No one feuds quite as well as a celebrity woman. Don’t believe the sickly sweet farce between Ariana Grande and Cynthia Erivo, ego, bright lights and competition for stage time have always provoked infighting. But while leading ladies used to duke it out Bette Davis and Joan Crawford style, today’s celebrity duels are a lot nastier.
Over the weekend, Patti LuPone did something unheard of – she apologized. Or, at least, she released an apologetic statement. While appearing on Broadway in The Roommate, LuPone complained to the theater next door about a sound bleed from the Alicia Keys musical Hell’s Kitchen. After the sound was adjusted, LuPone sent the tech team some flowers and a thank you note. In response, Hell’s Kitchen star Kecia Lewis took to Instagram to call LuPone’s actions a “racial microaggression.” Not only was LuPone exerting her privilege and unconscious bias by calling a black production “too loud,” but Lewis also alleged that sending flowers was “bullying” by shutting down “meaningful dialogue.” After an open letter was published calling for LuPone to be boycotted by the Tonys, the apology appeared.
LuPone is notorious for putting the broad in Broadway – her loud mouth is infamous. She called Trump a “motherfucker” on the red carpet of the Tonys and notoriously trashed her dressing room after Andrew Webber snubbed her for Glenn Close – who she also called a “bitch”. Forget white privilege, this is diva privilege – when you’re that good an entertainer, you can pretty much say what you want. Before her apology, LuPone responded to Lewis’ video in an interview with the New Yorker by scoffing at her description of herself as a veteran: “let’s find out how many Broadway shows Kecia Lewis has done, because she doesn’t know what the fuck she’s talking about.” But accusations of racism can make or break a career, no matter its length or strength. Someone must have convinced LuPone of the dangers of not towing the line.
Was Hell’s Kitchen loud enough to warrant meddling in a production’s sound design? LuPone certainly has an issue with noise, complaining to the same New Yorker journalist that “the whole city is so fucking loud” while telling off two women having a noisy conversation at the next table. But to insist that LuPone’s actions were motivated by conscious or unconscious racial prejudice rather than annoyance at sound levels is a step too far – even for celebrity feuds. Saying “you’re racist” is the twenty-first century equivalent of “she’s a witch.” No matter what you do or say, there’s no way of removing the stain of that accusation, however unjust.
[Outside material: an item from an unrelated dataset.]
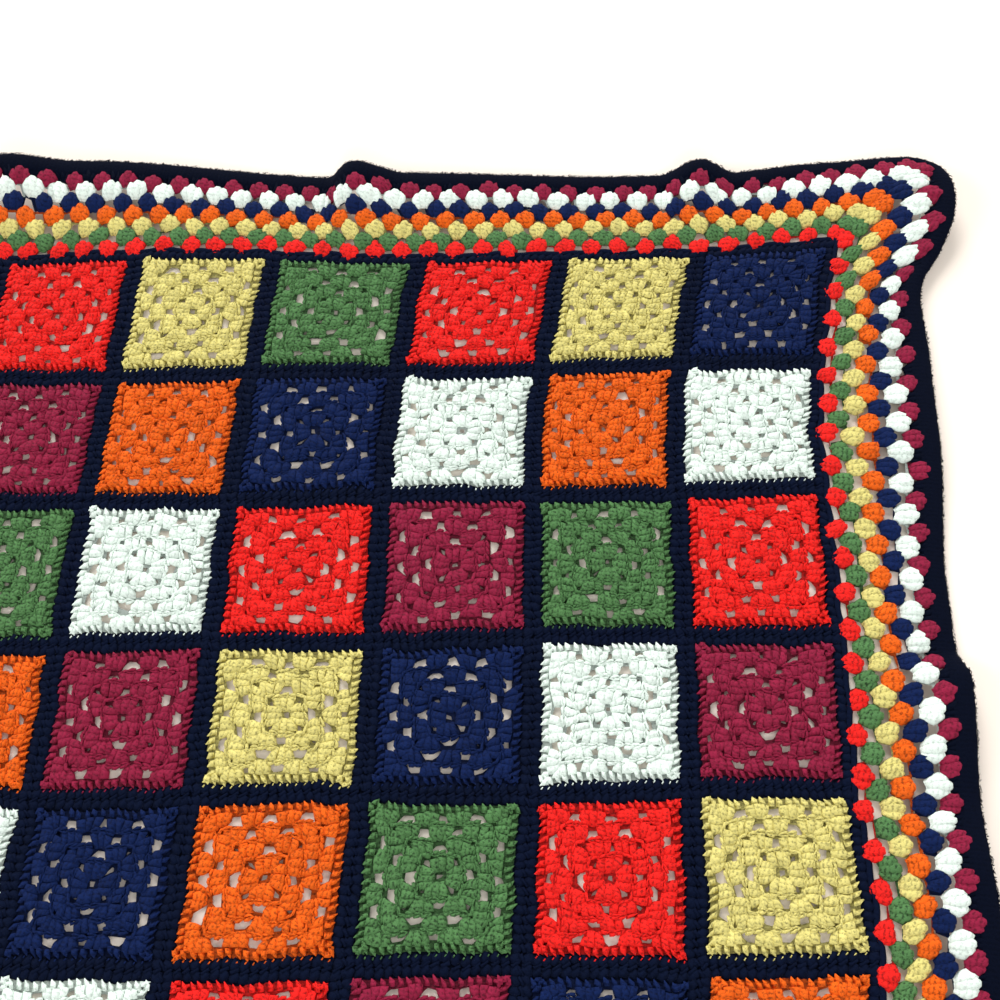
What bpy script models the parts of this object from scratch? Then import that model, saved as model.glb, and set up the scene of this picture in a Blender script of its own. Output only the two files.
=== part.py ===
"""A crocheted granny square blanket, laid out flat, with a ruffled border.

Run it with: blender --background --python part.py, or from Blender's text editor.

The blanket is first laid out on a flat plan, u to the right and v away from the viewer, with the middle
of the patchwork at the origin. lie() then carries each point of the plan to where the cloth really lies.
The three pieces are sheets cut from one grid of plan lines, so that their edges follow each other.
"""

import bpy
import numpy as np

# The patchwork: the width of each column of squares, left to right, and the height of each row, near to far.
COLUMN_WIDTHS = (0.118, 0.116, 0.118, 0.124, 0.121, 0.115, 0.116)
ROW_HEIGHTS = (0.116, 0.119, 0.117, 0.115, 0.118, 0.116, 0.119, 0.115, 0.118)

CLUSTER_ROUNDS = 7
CLUSTER_ROUND_WIDTH = 0.0096
EDGING_WIDTH = 0.014
CLOTH_THICKNESS = 0.004
PIECE_GAP = 0.0003

# How the patchwork lies. Its rows run uphill to the right, and all of it ripples a little.
ROW_SLOPE = 0.054
RIPPLE = 0.0015
RIPPLE_LENGTH = 0.31

# Its far row sags and rises along its length, and leans to the right.
FAR_WAVE = 0.0065
FAR_WAVE_LENGTH = 0.76
FAR_WAVE_CREST = -0.20
FAR_LEAN = 0.018
FAR_ROW_DEPTH = 0.065

# Its right side is drawn in by a shallow waist, placed and measured from the far edge.
WAIST = 0.010
WAIST_PLACE = 0.17
WAIST_REACH = 0.09

# Past the waist the right side swings out again, and comes back before the near corner.
SWING = 0.013
SWING_START = 0.450
SWING_RISE = 0.130
SWING_END = 1.000
SWING_FALL = 0.300

# The border lies stretched along the left and right sides.
LONG_SIDE_STRETCH = 0.02

# The border's corners are drawn in along their diagonal by this much at the outermost point.
CORNER_DRAW = 0.016

# The border is fuller than the patchwork, so it stands up in ruffles. Each rises from `start` to `peak` and
# falls to `end`, measured along its side from the middle. At its peak the outer edge is lifted by `lift`,
# pushed outwards by `push` and leans along the side by `lean`.
#    side     start    peak     end      lift    push    lean
RUFFLES = (
    ("far", -0.350, -0.302, -0.247, 0.009, 0.004, -0.004),
    ("far", -0.350, -0.300, 0.020, 0.013, 0.011, -0.004),
    ("far", -0.026, 0.008, 0.048, 0.010, 0.0055, -0.006),
    ("far", -0.026, 0.012, 0.330, 0.008, 0.000, -0.004),
    ("far", 0.262, 0.305, 0.331, 0.007, 0.012, -0.004),
    ("far", 0.262, 0.310, 0.400, 0.006, -0.008, -0.003),
    ("right", 0.655, 0.563, 0.455, 0.018, 0.018, 0.004),
    ("right", 0.504, 0.475, 0.408, 0.003, -0.0065, 0.000),
    ("right", 0.480, 0.334, 0.213, 0.004, 0.0105, 0.000),
    ("right", 0.160, 0.127, -0.016, 0.013, 0.005, 0.006),
    ("right", 0.058, -0.010, -0.200, 0.014, -0.003, 0.006),
    ("right", -0.230, -0.290, -0.440, 0.012, 0.008, 0.005),
    ("right", -0.480, -0.530, -0.640, 0.011, 0.012, 0.004),
    ("near", -0.470, -0.395, -0.230, 0.014, 0.009, -0.006),
    ("near", -0.145, -0.110, 0.105, 0.019, 0.010, -0.009),
    ("near", 0.150, 0.190, 0.400, 0.015, 0.008, -0.008),
    ("left", 0.560, 0.455, 0.330, 0.014, 0.012, 0.004),
    ("left", 0.235, 0.195, -0.025, 0.017, 0.009, 0.009),
    ("left", -0.060, -0.105, -0.330, 0.013, 0.008, 0.006),
    ("left", -0.395, -0.440, -0.600, 0.018, 0.012, 0.008),
)

HALF_WIDTH = sum(COLUMN_WIDTHS) / 2
HALF_DEPTH = sum(ROW_HEIGHTS) / 2
CLUSTER_BORDER_WIDTH = CLUSTER_ROUNDS * CLUSTER_ROUND_WIDTH
BORDER_WIDTH = CLUSTER_BORDER_WIDTH + EDGING_WIDTH

# Plan lines: cuts across each square, bands across the cluster border, and the least distance between two
# lines.
CUTS_PER_SQUARE = 3
BORDER_BANDS = 4
LEAST_LINE_SPACING = 0.014


def eased(t):
    """A step from 0 to 1 that leaves and arrives level: 3t^2 - 2t^3, held outside 0 to 1."""
    t = np.clip(t, 0, 1)
    return t * t * (3 - 2 * t)


def ruffle_height(along, start, peak, end):
    """1 at the peak, easing down to 0 at the start and at the end, whichever way round they run."""
    rising = eased((along - start) / (peak - start))
    falling = eased((along - end) / (peak - end))
    return np.minimum(rising, falling)


def lie(u, v):
    """Where the cloth's underside lies at plan point u, v: x, y and z.

    The patchwork stays on the ground. In the border each ruffle adds its lift, push and lean, which grow
    from nothing at the patchwork's edge to all of it at the outer edge.
    """
    out = {
        "far": (v - HALF_DEPTH) / BORDER_WIDTH,
        "near": (-v - HALF_DEPTH) / BORDER_WIDTH,
        "right": (u - HALF_WIDTH) / BORDER_WIDTH,
        "left": (-u - HALF_WIDTH) / BORDER_WIDTH,
    }
    x, y, z = u.copy(), v.copy(), np.zeros_like(u)
    for side, start, peak, end, lift, push, lean in RUFFLES:
        along = u if side in ("far", "near") else v
        amount = ruffle_height(along, start, peak, end) * eased(out[side])
        outward = -1 if side in ("near", "left") else 1
        z += lift * amount
        if side in ("far", "near"):
            y += outward * push * amount
            x += lean * amount
        else:
            x += outward * push * amount
            y += lean * amount
    across = np.clip(np.maximum(out["right"], out["left"]), 0, 1)
    away = np.clip(np.maximum(out["far"], out["near"]), 0, 1)
    drawn = CORNER_DRAW * (across * away) ** 2 / np.sqrt(2)
    x -= np.sign(u) * drawn
    y -= np.sign(v) * drawn
    to_right = eased(0.5 + u / (2 * HALF_WIDTH))
    from_far = np.clip(HALF_DEPTH - v, 0, None)
    far_row = np.exp(-from_far / FAR_ROW_DEPTH)
    x += LONG_SIDE_STRETCH * (u - np.clip(u, -HALF_WIDTH, HALF_WIDTH))
    x += to_right * (FAR_LEAN * far_row - WAIST * np.exp(-(((from_far - WAIST_PLACE) / WAIST_REACH) ** 2)))
    swung = eased((from_far - SWING_START) / SWING_RISE) * eased((SWING_END - from_far) / SWING_FALL)
    x += SWING * np.clip(u / HALF_WIDTH, 0, 1) ** 2 * swung
    x += RIPPLE * np.sin(2 * np.pi * v / RIPPLE_LENGTH)
    y += ROW_SLOPE * u + RIPPLE * np.sin(2 * np.pi * (u + v) / RIPPLE_LENGTH)
    y += FAR_WAVE * far_row * np.cos(2 * np.pi * (u - FAR_WAVE_CREST) / FAR_WAVE_LENGTH)
    return x, y, z


def cuts(square_sizes, sides):
    """The plan lines that cut the patchwork one way, between its two edges, in order.

    They run through the start and the peak of each ruffle on the two sides named, and otherwise cut each
    square evenly.
    """
    half = sum(square_sizes) / 2
    edges = np.concatenate([[0], np.cumsum(square_sizes)]) - half
    fractions = np.arange(CUTS_PER_SQUARE) / CUTS_PER_SQUARE
    even = (edges[:-1, None] + np.diff(edges)[:, None] * fractions).ravel()[1:]
    lines = []
    for place in sorted(place for ruffle in RUFFLES if ruffle[0] in sides for place in ruffle[1:3]):
        clear = all(abs(place - line) > LEAST_LINE_SPACING for line in lines)
        if clear and abs(place) < half - LEAST_LINE_SPACING:
            lines.append(place)
    lines += [place for place in even if all(abs(place - line) > LEAST_LINE_SPACING for line in lines)]
    return np.sort(lines)


def framed(inner, half, distances):
    """The lines `inner` with more on both sides of them, at these distances beyond the patchwork's edge."""
    outside = half + np.asarray(distances)
    return np.concatenate([-outside[::-1], inner, outside])


def sheet(name, keep, lines_u, lines_v, colour, roughness):
    """A sheet of even thickness over the plan cells that `keep` picks, as one closed mesh.

    Each kept cell gives two triangles on top and two underneath. A wall closes each cell edge that has no
    kept neighbour.
    """
    grid_u, grid_v = np.meshgrid(lines_u, lines_v, indexing="ij")
    x, y, z = lie(grid_u, grid_v)
    under = np.stack([x, y, z], axis=-1).reshape(-1, 3)
    points = np.concatenate([under, under + (0, 0, CLOTH_THICKNESS)])
    number = np.arange(grid_u.size).reshape(grid_u.shape)
    top_of = grid_u.size
    a, b, c, d = number[:-1, :-1], number[1:, :-1], number[1:, 1:], number[:-1, 1:]

    faces = []
    for first, second, third in ((a, b, c), (a, c, d)):
        corners = np.stack([first[keep], second[keep], third[keep]], axis=1)
        faces += [corners + top_of, corners[:, ::-1]]
    padded = np.pad(keep, 1)
    edges = (
        (a, b, padded[1:-1, :-2]),
        (b, c, padded[2:, 1:-1]),
        (c, d, padded[1:-1, 2:]),
        (d, a, padded[:-2, 1:-1]),
    )
    for start, end, neighbour in edges:
        bare = keep & ~neighbour
        foot, next_foot = start[bare], end[bare]
        faces.append(np.stack([foot, next_foot, next_foot + top_of], axis=1))
        faces.append(np.stack([foot, next_foot + top_of, foot + top_of], axis=1))
    triangles = np.concatenate(faces)
    used, renumbered = np.unique(triangles, return_inverse=True)

    mesh = bpy.data.meshes.new(name)
    mesh.from_pydata(points[used].tolist(), [], renumbered.reshape(-1, 3).tolist())
    mesh.validate()
    piece = bpy.data.objects.new(name, mesh)
    bpy.context.scene.collection.objects.link(piece)
    material = bpy.data.materials.new(name + "_yarn")
    material.use_nodes = True
    shader = material.node_tree.nodes["Principled BSDF"]
    shader.inputs["Base Color"].default_value = (*colour, 1)
    shader.inputs["Roughness"].default_value = roughness
    shader.inputs["Metallic"].default_value = 0
    mesh.materials.append(material)
    return piece


for old in list(bpy.data.objects):
    bpy.data.objects.remove(old, do_unlink=True)

# Each piece has the patchwork's cuts and the lines of its own edges beyond them, half a gap from its
# neighbour's.
inner_u = cuts(COLUMN_WIDTHS, ("far", "near"))
inner_v = cuts(ROW_HEIGHTS, ("left", "right"))
half_gap = PIECE_GAP / 2
bands = np.linspace(half_gap, CLUSTER_BORDER_WIDTH - half_gap, BORDER_BANDS + 1)
edging_lines = np.concatenate([bands[:-1], [CLUSTER_BORDER_WIDTH + half_gap, BORDER_WIDTH]])

#    name             lines beyond the patchwork  its inner edge            colour               roughness
PIECES = (
    ("panel", [-half_gap], -HALF_DEPTH, (0.72, 0.06, 0.03), 0.9),
    ("granny_border", bands, 0, (0.68, 0.60, 0.17), 0.9),
    ("dark_edging", edging_lines, CLUSTER_BORDER_WIDTH, (0.008, 0.012, 0.03), 0.92),
)
built = []
for name, distances, inner_edge, colour, roughness in PIECES:
    lines_u = framed(inner_u, HALF_WIDTH, distances)
    lines_v = framed(inner_v, HALF_DEPTH, distances)
    beyond_u = np.abs((lines_u[1:] + lines_u[:-1]) / 2) - HALF_WIDTH
    beyond_v = np.abs((lines_v[1:] + lines_v[:-1]) / 2) - HALF_DEPTH
    keep = np.maximum(beyond_u[:, None], beyond_v[None, :]) > inner_edge
    built.append(sheet(name, keep, lines_u, lines_v, colour, roughness))

# The origin is the middle of the blanket's box, on the ground.
points = np.array([vertex.co for piece in built for vertex in piece.data.vertices])
middle = (points.min(axis=0) + points.max(axis=0)) / 2
for piece in built:
    piece.location = (-middle[0], -middle[1], 0)
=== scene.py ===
"""A crocheted granny square blanket laid out flat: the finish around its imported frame.

Every stitch is laid out on a flat plan, u to the right, v away and h upwards, in metres, with the middle of
the patchwork at the origin. on_cloth() then carries the plan to where the cloth lies.
"""

import bpy
import numpy as np
from mathutils import Euler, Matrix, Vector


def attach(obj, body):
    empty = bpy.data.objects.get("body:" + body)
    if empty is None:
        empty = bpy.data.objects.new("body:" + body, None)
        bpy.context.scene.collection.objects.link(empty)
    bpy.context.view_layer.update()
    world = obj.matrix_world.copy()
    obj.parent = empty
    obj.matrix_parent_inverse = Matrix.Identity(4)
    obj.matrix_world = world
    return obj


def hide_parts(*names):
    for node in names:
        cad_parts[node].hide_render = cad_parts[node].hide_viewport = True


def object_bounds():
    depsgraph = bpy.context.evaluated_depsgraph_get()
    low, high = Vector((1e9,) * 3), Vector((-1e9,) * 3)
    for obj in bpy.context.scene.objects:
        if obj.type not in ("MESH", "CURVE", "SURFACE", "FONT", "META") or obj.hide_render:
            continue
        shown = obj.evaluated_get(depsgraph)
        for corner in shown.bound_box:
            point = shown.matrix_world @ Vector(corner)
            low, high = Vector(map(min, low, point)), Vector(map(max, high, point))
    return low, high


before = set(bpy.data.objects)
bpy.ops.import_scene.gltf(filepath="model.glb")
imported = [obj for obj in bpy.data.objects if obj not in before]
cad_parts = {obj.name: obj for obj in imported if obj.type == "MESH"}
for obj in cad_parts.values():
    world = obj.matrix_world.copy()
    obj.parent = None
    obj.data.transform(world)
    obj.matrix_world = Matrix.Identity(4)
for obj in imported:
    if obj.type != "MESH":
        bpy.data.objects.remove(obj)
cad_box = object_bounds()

# ---------------------------------------------------------------------------------------------------------
# The patchwork's ground. Sixty-three granny squares, each four rounds of treble clusters with open spaces
# between them. The ground is the web of loops at the middle of the cloth's thickness, with every space of
# the pattern open; the stitches are laid over it further down.

COLUMN_WIDTHS = np.array((0.118, 0.116, 0.118, 0.124, 0.121, 0.115, 0.116))
ROW_HEIGHTS = np.array((0.116, 0.119, 0.117, 0.115, 0.118, 0.116, 0.119, 0.115, 0.118))
HALF_WIDTH = COLUMN_WIDTHS.sum() / 2
HALF_DEPTH = ROW_HEIGHTS.sum() / 2
CLUSTER_ROUNDS = 7
CLUSTER_ROUND_WIDTH = 0.0096
EDGING_WIDTH = 0.014
BORDER_WIDTH = CLUSTER_ROUNDS * CLUSTER_ROUND_WIDTH + EDGING_WIDTH

# How the cloth lies. The rows run uphill to the right and ripple a little. The far row sags, rises and
# leans. The right side has a shallow waist and swings out again past it, and the border's corners are drawn
# in along their diagonal.
ROW_SLOPE = 0.054
RIPPLE = 0.0015
RIPPLE_LENGTH = 0.31
FAR_WAVE = 0.0065
FAR_WAVE_LENGTH = 0.76
FAR_WAVE_CREST = -0.20
FAR_LEAN = 0.018
FAR_ROW_DEPTH = 0.065
WAIST = 0.010
WAIST_PLACE = 0.17
WAIST_REACH = 0.09
SWING = 0.013
SWING_START = 0.450
SWING_RISE = 0.130
SWING_END = 1.000
SWING_FALL = 0.300
LONG_SIDE_STRETCH = 0.02
CORNER_DRAW = 0.016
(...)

Five years after the murder of George Floyd and the subsequent birth of the Black Lives Matter movement, anti-racist ideology has become a censoring and occasionally cynical force. If people believe that the world is quite literally and unrelentingly black and white, they start to see racism where it isn’t. Remember that viral New York council meeting from 2020 in which a white man bouncing a baby on his knee was called racist – because the baby was black? “It hurts people when they see a white man bouncing a brown baby on their lap and they don’t know the context! That is harmful! That makes people cry” Thomas Wrocklage’s accuser told him. “I have to learn how to be a better white person. Read a book. Read Ibram Kendi. Read How to Talk to White People.” This is anti-racist politics in contemporary America.
Black Lives Matter, Critical Race Theory and “white privilege” ideology has done very little to improve the lives and opportunities of working-class black Americans. But it has provided a new language of identity politics for affluent Americans to whip each other with. As a result, all discussion about racial issues have been stifled – teachers now fear discussing brilliant works of anti-racist literature as the mere mention of the n-word in any context is liable to get you fired. This threat might make for good open letters and Instagram videos against people you’re annoyed with, but it is damaging any discussion of what a real anti-racist politics might look like.
LuPone’s non apology is entirely odd – both a crawling admission of guilt and an avoidance of the issue at hand. LuPone doesn’t think she’s racist, and yet is willing to entertain the idea that others think she might have been racist. She should have stuck with her original response – the middle-finger she’s given every other complainant in her career.